Data:
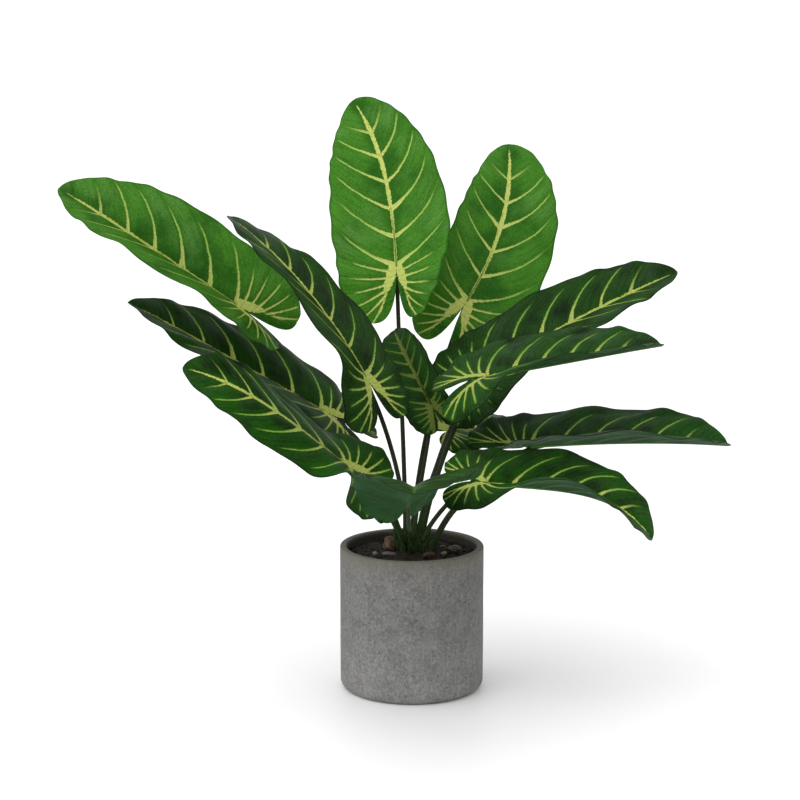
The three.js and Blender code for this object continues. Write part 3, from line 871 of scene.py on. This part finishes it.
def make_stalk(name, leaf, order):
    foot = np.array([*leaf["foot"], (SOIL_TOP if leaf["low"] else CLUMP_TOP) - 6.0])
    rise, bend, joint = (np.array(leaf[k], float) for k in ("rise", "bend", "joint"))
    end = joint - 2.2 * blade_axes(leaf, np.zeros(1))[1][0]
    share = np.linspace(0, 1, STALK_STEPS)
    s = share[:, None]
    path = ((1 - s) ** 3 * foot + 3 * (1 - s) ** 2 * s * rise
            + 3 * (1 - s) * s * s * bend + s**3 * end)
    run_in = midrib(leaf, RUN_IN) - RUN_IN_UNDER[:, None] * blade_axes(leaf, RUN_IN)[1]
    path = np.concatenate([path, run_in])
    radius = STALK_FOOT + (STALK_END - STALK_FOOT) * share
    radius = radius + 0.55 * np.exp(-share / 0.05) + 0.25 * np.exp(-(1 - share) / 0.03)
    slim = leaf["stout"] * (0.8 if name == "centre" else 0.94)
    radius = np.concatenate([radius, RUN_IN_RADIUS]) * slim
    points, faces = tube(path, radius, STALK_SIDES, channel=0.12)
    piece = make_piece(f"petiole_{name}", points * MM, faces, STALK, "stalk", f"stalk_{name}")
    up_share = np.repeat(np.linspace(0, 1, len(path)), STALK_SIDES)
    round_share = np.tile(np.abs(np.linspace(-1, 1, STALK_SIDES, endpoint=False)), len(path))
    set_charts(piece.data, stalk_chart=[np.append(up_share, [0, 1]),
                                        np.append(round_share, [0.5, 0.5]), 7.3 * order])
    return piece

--

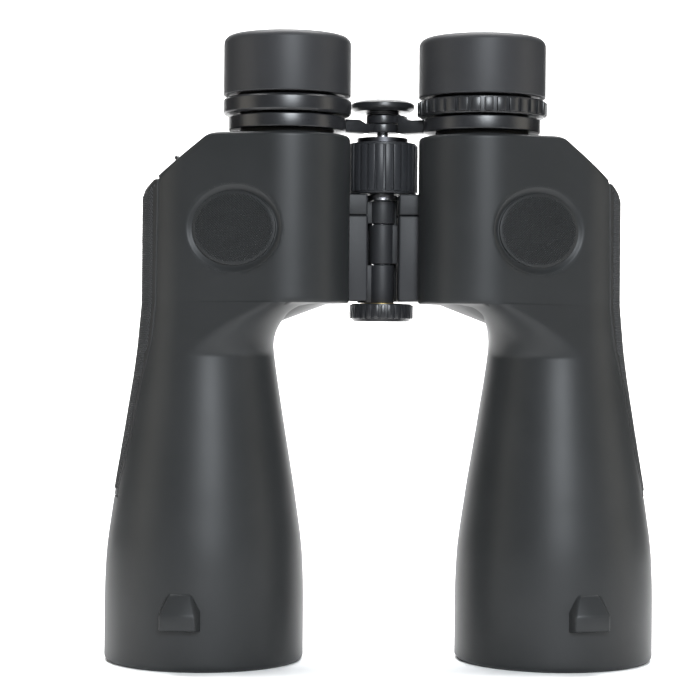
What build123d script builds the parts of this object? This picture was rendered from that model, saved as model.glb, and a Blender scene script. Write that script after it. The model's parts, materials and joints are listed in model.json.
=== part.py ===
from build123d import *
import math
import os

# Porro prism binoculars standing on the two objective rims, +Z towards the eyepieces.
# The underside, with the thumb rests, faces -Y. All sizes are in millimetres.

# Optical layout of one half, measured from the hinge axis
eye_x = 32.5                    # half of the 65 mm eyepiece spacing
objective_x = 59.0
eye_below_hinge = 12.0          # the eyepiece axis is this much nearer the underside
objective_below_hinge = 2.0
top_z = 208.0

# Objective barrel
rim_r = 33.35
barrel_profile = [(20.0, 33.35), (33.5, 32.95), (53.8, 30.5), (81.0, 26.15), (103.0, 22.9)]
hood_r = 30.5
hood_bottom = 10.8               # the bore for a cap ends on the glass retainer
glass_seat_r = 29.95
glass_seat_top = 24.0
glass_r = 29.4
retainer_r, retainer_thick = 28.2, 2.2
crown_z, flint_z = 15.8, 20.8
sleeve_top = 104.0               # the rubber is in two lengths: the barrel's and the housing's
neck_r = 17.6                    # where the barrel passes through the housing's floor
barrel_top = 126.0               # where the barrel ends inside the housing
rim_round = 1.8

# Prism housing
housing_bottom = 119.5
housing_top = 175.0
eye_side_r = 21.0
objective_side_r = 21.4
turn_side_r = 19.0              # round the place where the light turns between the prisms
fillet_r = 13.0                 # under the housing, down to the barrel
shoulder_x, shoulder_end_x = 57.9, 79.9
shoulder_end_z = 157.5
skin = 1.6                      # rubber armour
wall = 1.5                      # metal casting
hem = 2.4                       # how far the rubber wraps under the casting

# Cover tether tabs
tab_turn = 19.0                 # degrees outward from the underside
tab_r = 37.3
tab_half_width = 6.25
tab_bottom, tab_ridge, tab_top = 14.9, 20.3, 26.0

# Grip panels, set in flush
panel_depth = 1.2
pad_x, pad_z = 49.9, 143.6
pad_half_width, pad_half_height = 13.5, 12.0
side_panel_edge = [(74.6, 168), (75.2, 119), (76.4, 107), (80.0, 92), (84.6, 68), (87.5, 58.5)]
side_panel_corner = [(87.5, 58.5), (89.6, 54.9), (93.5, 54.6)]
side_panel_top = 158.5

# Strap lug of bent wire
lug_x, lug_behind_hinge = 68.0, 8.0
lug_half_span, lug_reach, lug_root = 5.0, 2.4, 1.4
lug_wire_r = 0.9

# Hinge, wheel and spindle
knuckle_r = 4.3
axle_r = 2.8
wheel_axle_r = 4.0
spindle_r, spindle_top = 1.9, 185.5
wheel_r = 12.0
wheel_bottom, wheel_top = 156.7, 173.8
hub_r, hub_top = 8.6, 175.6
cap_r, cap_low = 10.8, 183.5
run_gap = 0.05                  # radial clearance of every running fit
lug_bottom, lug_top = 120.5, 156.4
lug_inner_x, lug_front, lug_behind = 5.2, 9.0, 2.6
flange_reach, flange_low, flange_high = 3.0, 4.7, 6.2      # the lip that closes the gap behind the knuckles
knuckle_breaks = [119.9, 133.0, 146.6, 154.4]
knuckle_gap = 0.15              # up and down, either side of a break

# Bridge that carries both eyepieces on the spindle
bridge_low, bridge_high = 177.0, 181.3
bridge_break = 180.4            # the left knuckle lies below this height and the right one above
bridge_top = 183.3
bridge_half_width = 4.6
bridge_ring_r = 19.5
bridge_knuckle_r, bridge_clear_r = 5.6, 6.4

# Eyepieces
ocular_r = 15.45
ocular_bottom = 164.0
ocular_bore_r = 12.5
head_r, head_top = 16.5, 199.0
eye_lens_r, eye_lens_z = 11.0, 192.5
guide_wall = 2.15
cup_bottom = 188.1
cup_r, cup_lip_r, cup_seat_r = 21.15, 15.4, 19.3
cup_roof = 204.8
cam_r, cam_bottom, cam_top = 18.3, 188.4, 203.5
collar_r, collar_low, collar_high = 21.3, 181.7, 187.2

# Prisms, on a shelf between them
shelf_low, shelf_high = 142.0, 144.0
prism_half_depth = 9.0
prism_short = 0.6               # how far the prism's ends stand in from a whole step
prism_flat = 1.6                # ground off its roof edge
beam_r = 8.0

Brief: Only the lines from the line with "What build123d script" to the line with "top_z = 208.0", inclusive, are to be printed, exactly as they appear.

Solution:
What build123d script builds the parts of this object? This picture was rendered from that model, saved as model.glb, and a Blender scene script. Write that script after it. The model's parts, materials and joints are listed in model.json.
=== part.py ===
from build123d import *
import math
import os

# Porro prism binoculars standing on the two objective rims, +Z towards the eyepieces.
# The underside, with the thumb rests, faces -Y. All sizes are in millimetres.

# Optical layout of one half, measured from the hinge axis
eye_x = 32.5                    # half of the 65 mm eyepiece spacing
objective_x = 59.0
eye_below_hinge = 12.0          # the eyepiece axis is this much nearer the underside
objective_below_hinge = 2.0
top_z = 208.0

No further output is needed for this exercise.